Systemic racism caused this disproportionate impact. Across the U.S., redlining, or housing segregation, forced Black people into poorer neighborhoods. After the Civil War, white people sought to keep their neighborhoods white-only by putting clauses in house deeds to prevent people of color from buying property. EPA itself was cleanly redlined when Highway 101 separated it from Menlo Park and Palo Alto in 1926

In these redlined communities, decades of police brutality formed Black communities that were mistrustful of law enforcement, which meant people were unlikely to report drug dealing or consumption to the police. Moreover, as U.S. corporations outsourced manufacturing jobs to cheaper, foreign markets, unemployment rose. These issues for impoverished Black communities were compounded by poorly-funded and inadequate schools for Black children, which only reinforced the poverty cycle. 

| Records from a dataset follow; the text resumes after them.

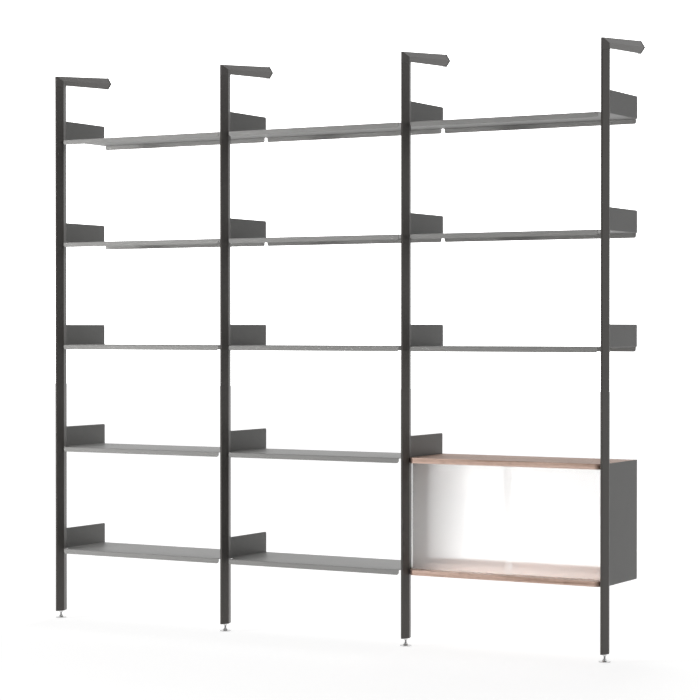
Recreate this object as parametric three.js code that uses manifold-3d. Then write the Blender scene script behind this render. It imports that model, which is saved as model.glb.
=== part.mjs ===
// Wall-held shelving in three bays: uprights on levelling feet, arms to the wall, folded steel
// shelves that hook into the uprights, and one walnut cabinet with two sliding glass doors.
// Millimetres, +Z up. The origin is on the wall, at floor level, in the middle of the width,
// and the front faces -Y. Inside the unit, y counts back from the front of the uprights.
import * as THREE from 'three';
import { mergeVertices } from 'three/addons/utils/BufferGeometryUtils.js';
import Module from 'manifold-3d';

const wasm = await Module();
wasm.setup();

// Layout
const bayCount = 3;
const bayPitch = 800;
const reach = 358;
const floorGap = 30;
const firstLevel = 283;
const notchPitch = 59.5;
const notchesPerLevel = 7;
const levelPitch = notchPitch * notchesPerLevel;
const cabinetBay = 3;
const cabinetLevels = 2;

// Fits and folds
const seatGap = 0.3;
const overrun = 6;
const sheet = 2;
const bendRadius = 3.5;
const tightBend = 2.5;
const bendSteps = 3;
const roundSteps = 6;
const lap = 5;

// Uprights: a hollow six-sided section with a slot down the back
const uprightLength = 2135;
const uprightDepth = 64;
const uprightWidth = 33.5;
const ridgeDepth = 30;
const frontFlat = 7.5;
const uprightWall = 2.5;
const rearLip = 1.7;
const plateGap = 0.8;
const hookPlay = 0.4;
const slotWidth = plateGap + 2 * sheet + 2 * hookPlay;
const rearFlat = slotWidth + 2 * rearLip;
const seamHeight = floorGap + uprightLength;

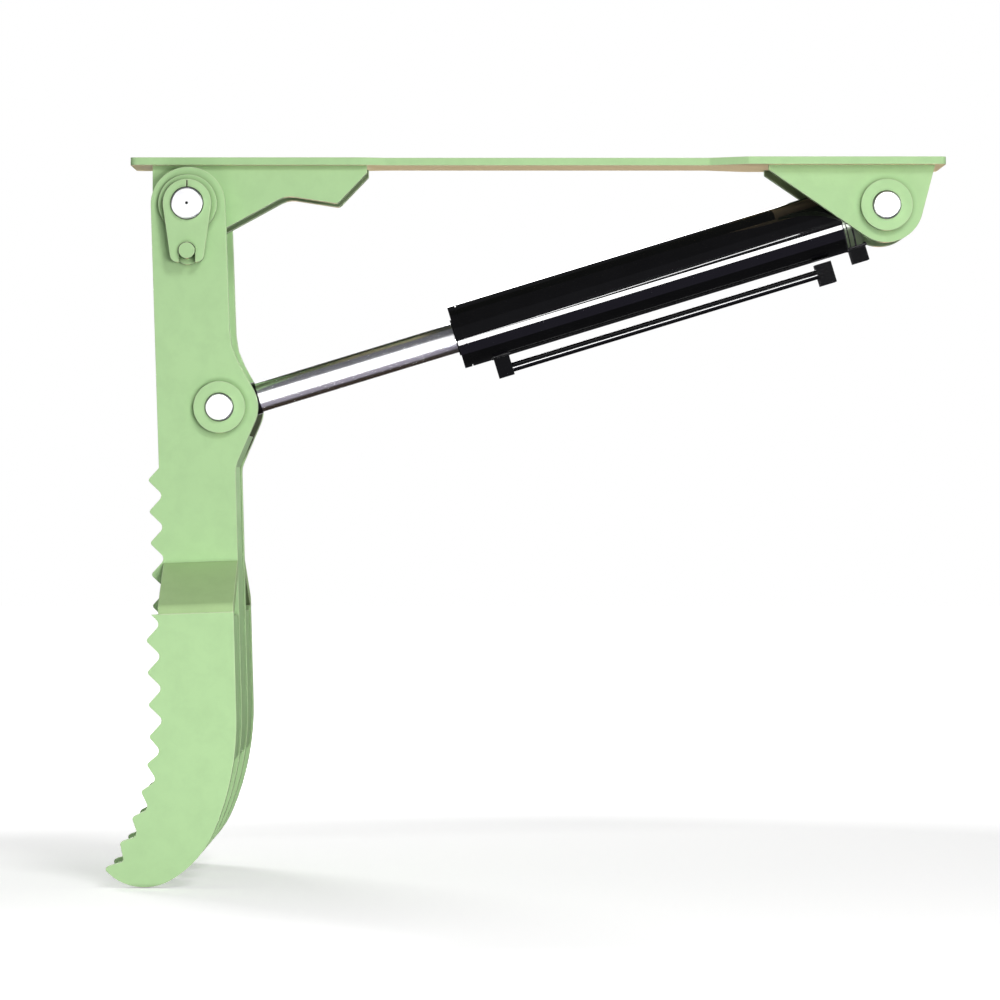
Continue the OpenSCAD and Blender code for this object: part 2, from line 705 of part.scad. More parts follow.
module barrel_cap() {
    color([0.45, 0.50, 0.44]) difference() {
        union() {
            rod_bar(cap_r, barrel_back, barrel_back + cap_disc_l - 3);
            on_cyl(barrel_back + cap_disc_l - 3) rotate([0, 90, 0]) rotate_extrude()
                polygon([[0, -0.5], [cap_r, -0.5], [cap_r, 0], [cap_r - 3, 3], [0, 3]]);
            rod_bar(bore_d / 2, barrel_back - 10, barrel_back + 1);
            on_cyl(cyl_len) bar_y(cap_eye_r, -cap_eye_w / 2, cap_eye_w / 2);
            on_cyl(barrel_back + cap_disc_l - 1)
                translate([0, -22, -cap_eye_r]) cube([barrel_tail - cap_disc_l, 44, 2 * cap_eye_r]);
        }
        on_cyl(cyl_len) bar_y(eye_bore_r, -cap_eye_w, cap_eye_w);
        rod_bar(oil_way_r, barrel_back - 11, cap_port_u);
        on_cyl(cap_port_u) translate([0, 0, -barrel_d]) cylinder(r = oil_way_r, h = barrel_d);
    }
}
module cap_bush() {
    color(bronze) on_cyl(cyl_len)
        tube_y(eye_bore_r, cyl_pin_d / 2 + pin_fit, -cap_eye_w / 2, cap_eye_w / 2);
}
module bracket_pin_core() {
    color(steel) on_cyl(cyl_len)
        bar_y(cyl_pin_d / 2 + pin_fit, -cap_eye_w / 2, cap_eye_w / 2);
}
// Faces that the hoses screw into, below the barrel's axis
cap_face = barrel_d / 2 + 16;
end_face = barrel_d / 2 + 30;
// The tube stops this far before the middle of its end block
seat_back = port_r + 0.9;
module port_hole(u, face, depth) {
    on_cyl(u) translate([0, 0, -face - 1]) cylinder(r = port_r, h = depth + 1);
}
// Steel block on the underside of the barrel, with an oil way down through it
module port_block(u, len_u, top, bottom, half_y) {
    on_cyl(u) translate([-len_u / 2, -half_y, -bottom]) cube([len_u, 2 * half_y, bottom - top]);
}
module head_port_block() {
    color(black) difference() {
        port_block(head_port_u, block_l - 1, barrel_d / 2 - 6, tube_drop + 0.75 * tube_d, block_w / 2);
        rod_bar(barrel_d / 2, head_port_u - 30, head_port_u + 30);
        rod_bar_at(tube_d / 2, -tube_drop, head_port_u, head_port_u + 12);
        on_cyl(head_port_u) translate([0, 0, -tube_drop]) cylinder(r = 4, h = 30);
    }
}
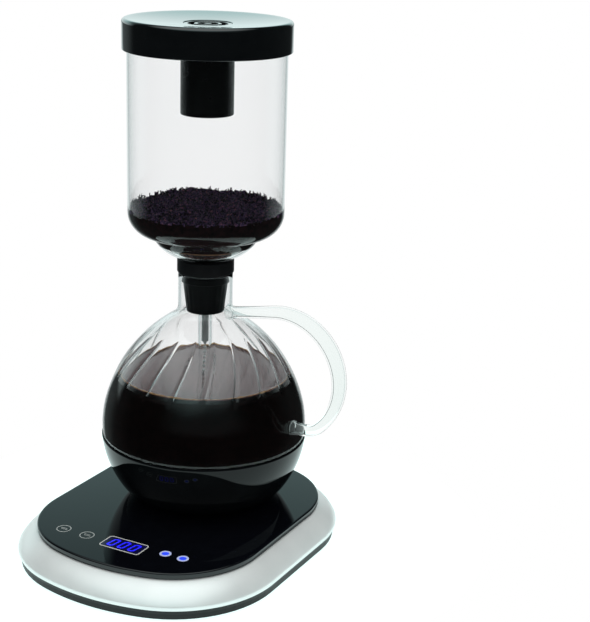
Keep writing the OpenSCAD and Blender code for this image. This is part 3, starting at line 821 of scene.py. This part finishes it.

In EPA, redlining’s legacy meant that the ethnic majority was Black. With this systematically oppressed community and a convenient location just off Highway 101, EPA was a prime location for drug dealing. This resulted in an influx of gangs and gang violence in the area in the 1980s. Specifically, a gang called the Midtown Hogs is largely considered responsible for introducing crack into EPA in this time period. For youth, joining a gang and dealing drugs was a lucrative opportunity. At the time, EPA had the highest unemployment rate in San Mateo County. In an article with TechCrunch, EPA resident Bob Hoover said that kids in East Palo Alto in the ‘80s could make the equivalent of $500 a day selling crack or heroin.

In a 1990 letter to the Peninsula Times Tribune, N. Armond Ross, chairman of the EPA Planning Commission, noted, “the one visibly carnivorous burden in our community is narcotics.” 
At the same time, the city’s budget was woefully insufficient, leading to inadequate funds for police or anti-drug community resources.

In 1983, EPA voted to separate from the larger city of Palo Alto and become its own town–a 30-year-old debate. Despite a scarce tax base for city funding, proponents of incorporation argued that EPA’s issues were not addressed by Palo Alto’s government. The end count was 1778-1766 for incorporation, with just a miniscule margin of 12 votes. Opponents argued that there was fraudulent voting and sought to invalidate the election. In a 1987 interview with the LA Times, EPA teacher Gertrude Wilks, an incorporation opponent, said, “I do not want to be part of separatism. That is what Dr. King brought us out of, and I won’t go back for anyone.” The backlash brought three years of legal battles and pushed the case Wilks v. Mouton all the way to the California Supreme Court. Though the incorporation was ultimately upheld, the process drained the city’s already-low funds. Once incorporated, Menlo Park and Palo Alto annexed the most profitable parts of EPA, preventing economic growth. Local government and residents were enraged. In that same interview, EPA Mayor Barbara Mouton, who served from 1983-1987, said, “Palo Alto raped us and Menlo Park raped us and San Mateo County—all of them raped us. To be frank, if we had been a white community they [county supervisors] would not have allowed them to do that.”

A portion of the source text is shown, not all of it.